In einer Einkaufsmeile prügelt ein Mann auf eine wehrlose ältere Frau ein. Von den umstehenden Menschen greift niemand ein. Rettungskräfte, die sich um eine nach einem Sturz verletzte Frau kümmern, werden plötzlich von dieser attackiert. Passanten gehen achtlos daran vorbei. "Wir erleben jeden Tag Anfeindungen, bei denen es offensichtlich keine Grenzen mehr gibt. Dem muss dringend Einhalt geboten werden", mahnt Gewaltpräventions-Experte Jens Mollenhauer. Mehr "Bürgermut statt Bürgerwut" fordert er deshalb im gleichnamigen Symposium zum Thema Zivilcourage, das jetzt für alle Interessierten in Buchholz stattfindet.
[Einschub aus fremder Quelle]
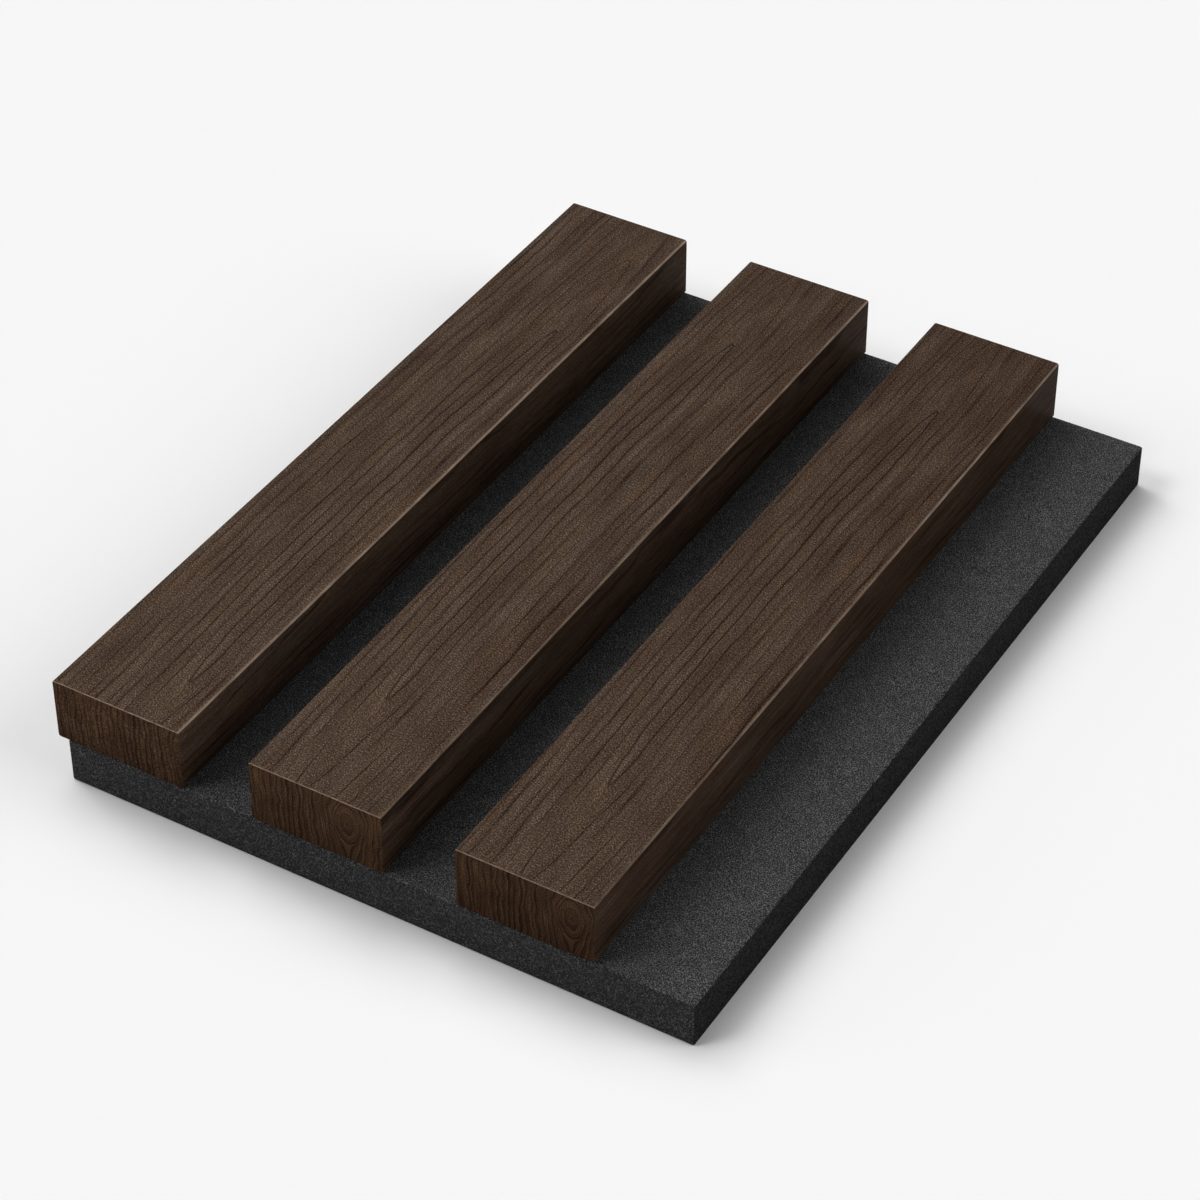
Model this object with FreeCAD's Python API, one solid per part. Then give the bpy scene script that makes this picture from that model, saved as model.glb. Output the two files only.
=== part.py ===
import FreeCAD, Part
import math
import os

# Acoustic slat wall panel: three solid timber slats on a board of dense felt, stapled from behind.
# Lengths are in millimetres. X runs across the slats, Y along them, and Z from the back face to the room.
# The origin is under the middle of the whole panel, in the plane of its back face.

# Slats
slat_names = ("left_slat", "middle_slat", "right_slat")
slat_width = 26.0
slat_thickness = 12.35
slat_gap = 14.0
slat_edge_radius = 0.5  # on the long arrises, rounded over with the profile
slat_end_radius = 0.2  # on the arrises of the sawn ends, only broken with sandpaper

# Backing board
panel_length = 168.8
backing_thickness = 9.0
left_overhang = 2.0  # the left slat stands this far past the board's left edge
right_lip = 18.3  # bare felt beside the right slat, for the seam with the next panel
felt_edge_radius = 0.4

# Staples: flat wire bent to a narrow crown, with chisel points
staples_per_slat = 3
staple_end_distance = 22.0  # from the panel's end to the first staple
crown_width = 5.8  # over both legs
wire_width = 1.25  # along the slat
wire_thickness = 1.0
bend_radius = 0.6  # on the inside of the bend
point_height = 1.3
tip_cover = 4.75  # timber left between a point and the slat's front face
crown_depth = 0.7  # how far the crown is driven below the back face
dimple_spread = 0.9  # how far the felt is drawn in beside the crown, at the back face

# Places worked out from the sizes above
slat_pitch = slat_width + slat_gap
slats_across = slat_pitch * len(slat_names) - slat_gap
panel_width = slats_across + right_lip
panel_left = -panel_width / 2
panel_near = -panel_length / 2
slat_back = backing_thickness
slat_front = backing_thickness + slat_thickness
point_level = slat_front - tip_cover


def slat_left_edge(index):
    return panel_left + index * slat_pitch


def slat_centre_line(index):
    return slat_left_edge(index) + slat_width / 2


def staple_rows():
    """Y of each staple along a slat, evenly spaced between the two end distances."""
    first = panel_near + staple_end_distance
    span = panel_length - 2 * staple_end_distance
    step = span / max(staples_per_slat - 1, 1)
    return [first + row * step for row in range(staples_per_slat)]


def eased_block(low, size, side_radius, end_radius):
    """A rectangular block with its long arrises rounded over, and then the arrises of its two ends."""
    block = Part.makeBox(size.x, size.y, size.z, low)
    along = [edge for edge in block.Edges if edge.BoundBox.YLength > size.y / 2]
    block = block.makeFillet(side_radius, along)
    around_ends = [edge for edge in block.Edges if edge.BoundBox.YLength < size.y / 2]
    return block.makeFillet(end_radius, around_ends)


def bend(centre_x, centre_z, radius, start_angle, end_angle):
    """An arc in the XZ plane from one angle to the other, in degrees."""
    points = []
    for angle in (start_angle, (start_angle + end_angle) / 2, end_angle):
        turn = math.radians(angle)
        x = centre_x + radius * math.cos(turn)
        z = centre_z + radius * math.sin(turn)
        points.append(FreeCAD.Vector(x, 0, z))
    return Part.Arc(*points).toShape()


def line(start, end):
    return Part.LineSegment(FreeCAD.Vector(start[0], 0, start[1]), FreeCAD.Vector(end[0], 0, end[1])).toShape()


def staple(centre_x, centre_y):
    """One staple: its outline in the XZ plane, extruded by the width of the wire."""
    half = crown_width / 2
    outer_radius = bend_radius + wire_thickness
    bend_x = half - outer_radius
    bend_z = crown_depth + outer_radius
    inner_x = half - wire_thickness
    tip_x = half - wire_thickness / 2
    shoulder = point_level - point_height
    crown_inside = crown_depth + wire_thickness
    outline = [
        line((-half, shoulder), (-half, bend_z)),
        bend(-bend_x, bend_z, outer_radius, 180, 270),
        line((-bend_x, crown_depth), (bend_x, crown_depth)),
        bend(bend_x, bend_z, outer_radius, 270, 360),
        line((half, bend_z), (half, shoulder)),
        line((half, shoulder), (tip_x, point_level)),
        line((tip_x, point_level), (inner_x, shoulder)),
        line((inner_x, shoulder), (inner_x, bend_z)),
        bend(bend_x, bend_z, bend_radius, 360, 270),
        line((bend_x, crown_inside), (-bend_x, crown_inside)),
        bend(-bend_x, bend_z, bend_radius, 270, 180),
        line((-inner_x, bend_z), (-inner_x, shoulder)),
        line((-inner_x, shoulder), (-tip_x, point_level)),
        line((-tip_x, point_level), (-half, shoulder)),
    ]
    face = Part.Face(Part.Wire(outline))
    wire = face.extrude(FreeCAD.Vector(0, wire_width, 0))
    wire.translate(FreeCAD.Vector(centre_x, centre_y - wire_width / 2, 0))
    return wire


def rectangle(centre_x, centre_y, size_x, size_y, level):
    left, right = centre_x - size_x / 2, centre_x + size_x / 2
    near, far = centre_y - size_y / 2, centre_y + size_y / 2
    corners = [(left, near), (right, near), (right, far), (left, far), (left, near)]
    return Part.makePolygon([FreeCAD.Vector(x, y, level) for x, y in corners])


def dimple(centre_x, centre_y):
    """The hollow that a driven crown draws into the felt: wide at the back face, the crown's size below."""
    mouth = rectangle(centre_x, centre_y, crown_width + 2 * dimple_spread, wire_width + 2 * dimple_spread, 0)
    floor = rectangle(centre_x, centre_y, crown_width, wire_width, crown_depth)
    return Part.makeLoft([mouth, floor], True, True)


def timber_slat(index, staples):
    """One solid slat, with the slots that the staple legs bite into it."""
    low = FreeCAD.Vector(slat_left_edge(index), panel_near, slat_back)
    size = FreeCAD.Vector(slat_width, panel_length, slat_thickness)
    return eased_block(low, size, slat_edge_radius, slat_end_radius).cut(staples)


def felt_board(staples, dimples):
    """The backing, pierced by every leg and dimpled behind every crown."""
    low = FreeCAD.Vector(panel_left + left_overhang, panel_near, 0)
    size = FreeCAD.Vector(panel_width - left_overhang, panel_length, backing_thickness)
    return eased_block(low, size, felt_edge_radius, felt_edge_radius).cut(staples + dimples)


def save(name, shape):
    shape.exportStep(os.path.join("parts", name + ".step"))
    print(name, "solids", len(shape.Solids), "volume", round(shape.Volume, 1))


os.makedirs("parts", exist_ok=True)
all_staples = []
all_dimples = []
for slat_index, slat_name in enumerate(slat_names):
    centre = slat_centre_line(slat_index)
    slat_staples = [staple(centre, row) for row in staple_rows()]
    all_staples += slat_staples
    all_dimples += [dimple(centre, row) for row in staple_rows()]
    save(slat_name, timber_slat(slat_index, slat_staples))
save("backing_board", felt_board(all_staples, all_dimples))
save("staples", Part.makeCompound(all_staples))
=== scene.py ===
import functools
import math
import random

import bmesh
import bpy
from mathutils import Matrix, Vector, noise


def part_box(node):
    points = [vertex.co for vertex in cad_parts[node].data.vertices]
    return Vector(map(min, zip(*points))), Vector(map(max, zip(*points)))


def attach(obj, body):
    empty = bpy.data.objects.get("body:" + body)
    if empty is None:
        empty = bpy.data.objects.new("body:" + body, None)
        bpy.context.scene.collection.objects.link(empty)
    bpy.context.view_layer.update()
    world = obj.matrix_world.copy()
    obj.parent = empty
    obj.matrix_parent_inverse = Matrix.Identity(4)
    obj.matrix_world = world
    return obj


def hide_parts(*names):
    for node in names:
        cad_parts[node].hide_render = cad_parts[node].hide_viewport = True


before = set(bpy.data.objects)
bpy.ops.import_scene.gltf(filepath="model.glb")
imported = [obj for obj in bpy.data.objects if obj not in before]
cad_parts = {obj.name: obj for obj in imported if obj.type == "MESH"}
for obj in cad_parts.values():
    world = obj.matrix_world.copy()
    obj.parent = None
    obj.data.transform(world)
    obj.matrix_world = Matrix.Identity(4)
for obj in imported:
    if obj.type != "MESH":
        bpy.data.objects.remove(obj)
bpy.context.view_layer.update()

# Acoustic slat wall panel: stained hardwood slats on a board of charcoal felt, lying on its back.
# Places come from the frame, in metres. Sizes of details are written in millimetres and turned by MM.
MM = 0.001
slat_names = ("left_slat", "middle_slat", "right_slat")
slat_boxes = {name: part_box(name) for name in slat_names}

# Camera: the photograph's view, a long lens from the front right
view_azimuth = 30.85
view_elevation = 39.53
view_distance = 0.6484
view_aim = Vector((-0.0012, -0.0073, 0.010))
lens_length = 110

# Soft boxes, far enough off to light the whole floor alike:
# name, azimuth from the front towards the right, elevation, apparent width in degrees, radiance
soft_boxes = (
    ("key_front_left", 315, 50, 20, 6.65),
    ("key_left", 255, 40, 20, 5.75),
    ("high_back_left", 240, 62, 44, 2.73),
    ("low_front_left", 300, 35, 44, 1.76),
    ("low_right", 105, 35, 44, 2.46),
    ("high_back_right", 150, 62, 44, 0.43),
)


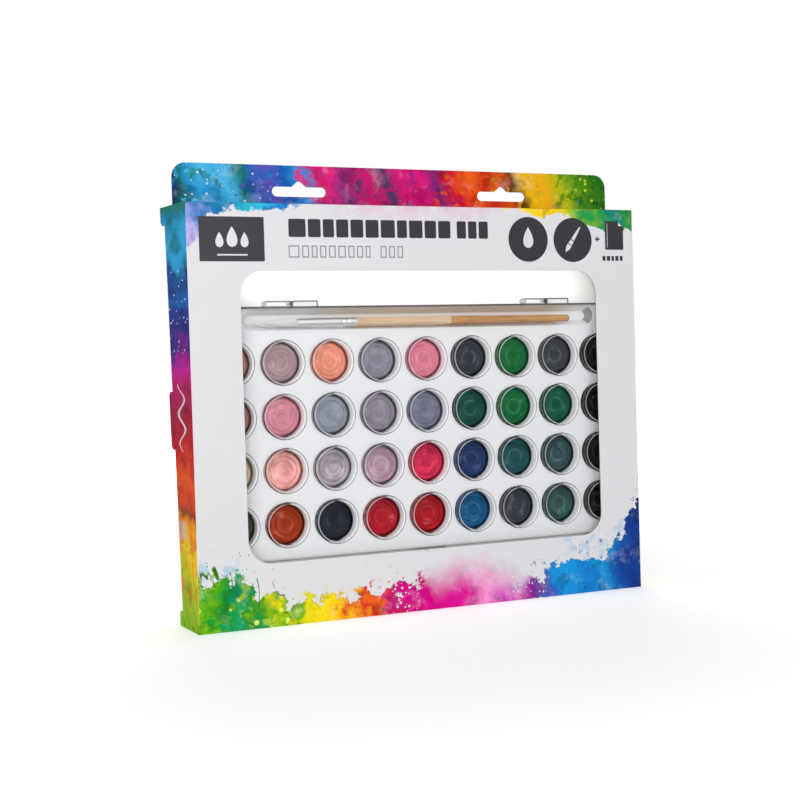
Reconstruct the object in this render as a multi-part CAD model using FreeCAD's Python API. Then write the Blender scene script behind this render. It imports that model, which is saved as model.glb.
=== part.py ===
"""Watercolour pan set in its window carton, standing upright, front towards -Y.

Millimetres, +Z up.  X = 0 is the middle of the carton, Z = 0 is the carton's underside, and Y = 0 is
halfway between the printed front and the ends of the lock tabs.  Depths are measured back from the
printed front face, so every depth d is at y = FRONT_Y + d.
"""
import FreeCAD
import Part
import math
import os

V = FreeCAD.Vector
ALONG_X = V(1, 0, 0)
ALONG_Y = V(0, 1, 0)

# ---- carton: printed front tray with a window, and a back card with a hang header ----
CARTON_WIDTH = 275.0
CARTON_HEIGHT = 227.5
CARTON_DEPTH = 28.0            # printed front to the front of the back card
BOARD = 0.6                    # folded carton board
FOLD_RADIUS = 0.5
FLARE_TOP = 0.15               # the side walls spring outwards: sideways per unit of depth, at the top
FLARE_BOTTOM = 0.045           # and at the bottom
TAB_REACH = 5.0                # lock tabs stand this far behind the side walls
TAB_SPANS = [(0.0, 8.5), (96.5, 128.0), (217.5, 227.5)]   # lowest and highest z of each lock tab
TAB_CHAMFER = 1.8
WINDOW_LEFT = 28.5             # from the carton's left edge
WINDOW_RIGHT = 248.1
WINDOW_BOTTOM = 34.4
WINDOW_TOP = 191.2
WINDOW_RADIUS = 13.0

BACK_BOARD = 0.8
HEADER_TOP = 252.0
HEADER_INSET = 0.8
HEADER_RADIUS = 8.0
NOTCH_DEPTH = 1.0              # edge notches that the lock tabs tuck into
HANG_SPACING = 128.0           # between the two hang slots
HANG_Z = 237.4
HANG_LENGTH = 32.0
HANG_HEIGHT = 5.6
HANG_BUMP_WIDTH = 8.6
HANG_BUMP_RISE = 3.0

CARD_GAP = 0.3                 # air between the carton's two pieces, and round what lies inside

# ---- loose contents behind and below the paint case ----
SHEET_COUNT = 5
SHEET_WIDTH = 260.0
SHEET_HEIGHT = 205.0
SHEET_THICKNESS = 0.4
SHEET_PITCH = 0.48
SHEET_BACK = 27.6              # depth of the rearmost sheet's back
RISER_WIDTH = 268.0
RISER_FRONT = 2.0
RISER_BACK = 22.5

# ---- paint case: white tray and clear lid, hinged along the top ----
CASE_CENTRE_X = 1.5
CASE_WIDTH = 265.0
CASE_BOTTOM = 33.0
CASE_TOP = 172.2
CASE_RADIUS = 6.0
CASE_WALL = 1.2
LID_FRONT = 2.0                # depths
LID_BACK = 9.2
TRAY_FRONT = 9.5
DECK_FRONT = 9.8
TRAY_BACK = 22.5
LIP_FRONT = 8.4                # low lip inside the lid's wall, on the sides and bottom
LIP_INSET = 1.5
LIP_WALL = 1.0

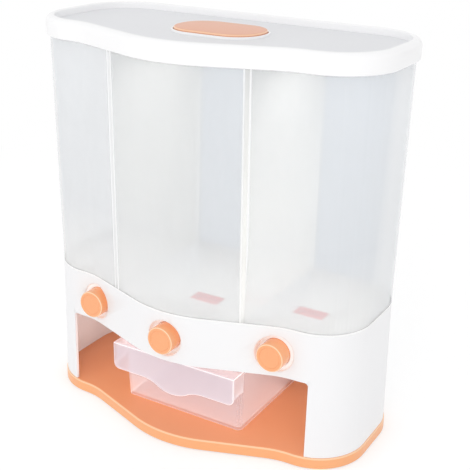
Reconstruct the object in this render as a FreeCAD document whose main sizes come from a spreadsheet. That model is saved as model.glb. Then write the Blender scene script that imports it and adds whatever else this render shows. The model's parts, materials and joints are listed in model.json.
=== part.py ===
import FreeCAD, Part
import math
import os
import Sketcher

# Rice dispenser with a serving drawer: three grain compartments over a serving bay.
# Frame: origin under the middle of the casing on the surface that it stands on,
# +X to the right, +Y to the back, +Z up, millimetres. The buttons face -Y.

sizes = {
    # plan outline of the casing, seen from above
    "width": 330.0,
    "depth": 165.3,
    "noseReach": 31.0,
    "bowTightness": 0.7594,
    "noseShare": 0.5955,
    "frontCorner": 48.5,
    "backCorner": 47.2,
    # heights of the stacked mouldings
    "footProud": 1.0,
    "trayHeight": 10.4,
    "hopperHeight": 222.4,
    "lidHeight": 17.3,
    "rimOverlap": 9.8,
    # outsets of each moulding from the plan outline
    "trayOutset": 0.85,
    "shellDraft": 1.65,
    "hopperFlare": 1.3,
    "lidOverhang": 4.6,
    # walls
    "trayWall": 2.6,
    "trayRound": 1.4,
    "shellWall": 3.0,
    "hopperWall": 2.2,
    "floorWall": 2.5,
    "lidWall": 2.5,
    # serving bay in the casing's front
    "bayHeight": 73.8,
    "bayInset": 37.0,
    "bayCorner": 3.5,
    # buttons and their pockets
    "buttonRadius": 13.0,
    "buttonReach": 13.5,
    "buttonSkin": 2.2,
    "buttonPlay": 0.3,
    "buttonRimLap": 1.6,
    "buttonRimThick": 2.0,
    "ringInset": 2.8,
    "ringWidth": 0.7,
    "ringDepth": 0.4,
    "pocketRoom": 4.0,
    "pocketWall": 1.8,
    "pocketFloor": 3.0,
    "pocketOverDeck": 0.2,
    "pocketCover": 1.5,
    "collarLength": 6.0,
    "collarWall": 2.3,
    "stemRadius": 4.0,
    "pinRadius": 2.4,
    "pinProud": 0.8,
    # stations: outlets behind the buttons
    "outletInset": 68.5,
    "sideOutletSet": 68.05,
    "centreOutletSet": 74.05,
    "pocketAhead": 66.0,
    # gates under the outlets
    "gateTravel": 10.0,
    "gateWidth": 38.0,
    "gateThick": 2.5,
    "gateRise": 2.6,
    "gateFront": 29.0,
    "gateBack": 16.0,
    "gatePlay": 0.4,
    "gateGap": 0.3,
    "tabThick": 3.0,
    "tabWidth": 16.0,
    "tabDrop": 6.0,
    "windowLength": 10.0,
    "windowLap": 1.0,
    # guides that carry the gates
    "deckSeat": 0.3,
    "deckThick": 2.5,
    "deckGap": 0.4,
    "guideFoot": 2.5,
    "guideRim": 0.7,
    "railWall": 2.0,
    "railLip": 1.5,
    "railLedge": 1.6,
    "railBack": 28.0,
    "bracketThick": 3.0,
    "bracketRise": 6.5,
    "stemPlay": 0.5,
    "chuteWidth": 30.4,
    "chuteLength": 22.0,
    "chuteWall": 1.8,
    "chuteGap": 0.3,
    "deckRibThick": 2.0,
    "deckRibRise": 6.0,
    # springs round the stems
    "springRadius": 6.5,
    "springWire": 0.5,
    "springTurns": 6.0,
    "springChords": 12.0,
    # hopper floors and outlets
    "outletWidth": 30.0,
    "outletLength": 17.0,
    "outletWall": 2.0,
    "outletDrop": 5.4,
    "flangeThick": 1.5,
    "spigotDepth": 4.0,
    "spigotGap": 0.3,
    "spigotWall": 2.2,
    "sideFloorReach": 8.35,
    "dividerInset": 98.5,
    "dividerThick": 2.2,
    "dividerDrop": 7.0,
    "dividerRoot": 4.0,
    # lid
    "lidRound": 6.0,
    "lidEdge": 0.8,
    "rimWidth": 8.0,
    "rimInnerRound": 1.4,
    "recessDepth": 6.2,
    "skirtPlay": 0.5,
    "plugPlay": 0.5,
    "plugWall": 1.8,
    "plugDepth": 4.0,
    # absorber cup and its cap, a little behind the middle of the lid
    "capSet": 8.0,
    "capWidth": 84.0,
    "capLength": 56.0,
    "capRound": 26.0,
    "capThick": 3.0,
    "capEdge": 1.4,
    "capPlay": 0.4,
    "gasketDepth": 4.0,
    "gasketWall": 1.6,
    "gasketPlay": 0.1,
    "beadWidth": 1.8,
    "beadRise": 2.0,
    "cupLip": 0.8,
    "cupInset": 4.0,
    "cupWall": 1.6,
    "cupDepth": 20.0,
    "slotLength": 14.0,
    "slotWidth": 2.0,
    "slotPitch": 6.0,
    # drawer
    "drawerPlace": -3.4,
    "drawerWidth": 127.4,
    "drawerSet": 6.05,
    "drawerBackGap": 5.0,
    "drawerHeadroom": 9.7,
    "drawerDraft": 2.6,
    "drawerWall": 2.0,
    "drawerCorner": 5.0,
    "lipReach": 16.2,
    "lipDrop": 27.0,
    "lipWave": 9.0,
    "lipWaveHalf": 33.0,
    "lipCorner": 6.0,
    # screw posts, feet and fasteners
    "postRadius": 4.5,
    "postInset": 3.0,
    "rearPostInset": 65.0,
    "pilotRadius": 1.25,
    "pilotSpare": 1.0,
    "screwRadius": 1.5,
    "screwHead": 3.0,
    "screwHeadRise": 1.8,
    "screwPlay": 0.2,
    "screwGrip": 9.0,
    "screwEdge": 1.0,
    "trayBoss": 5.0,
    "trayBossSeat": 4.6,
    "footRadius": 7.0,
    "footRecess": 1.5,
    "footWall": 1.8,
    "footInset": 45.0,
    "footSet": 20.65,
    "cornerFootSet": 23.65,
    "trayRibThick": 1.6,
    "trayRibRise": 4.0,
    "trayRibPitch": 60.0,
}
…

Jens Mollenhauer arbeitete bis zu seiner Pensionierung als Polizeihauptkommissar in Hamburg-Mitte und war bei der Behörde Leiter des Jugendschutzes. Darüber hinaus bietet er seit über 30 Jahren erfolgreich Anti-Gewalttraining und Selbstverteidigungskurse in Kindergärten, Schulen und für Erwachsene an. Der in Amelinghausen (Landkreis Lüneburg) lebende Familienvater sitzt zudem im Sprecherrat des Bundesnetzwerks Zivilcourage, das Veranstalter des Buchholzer Symposiums ist.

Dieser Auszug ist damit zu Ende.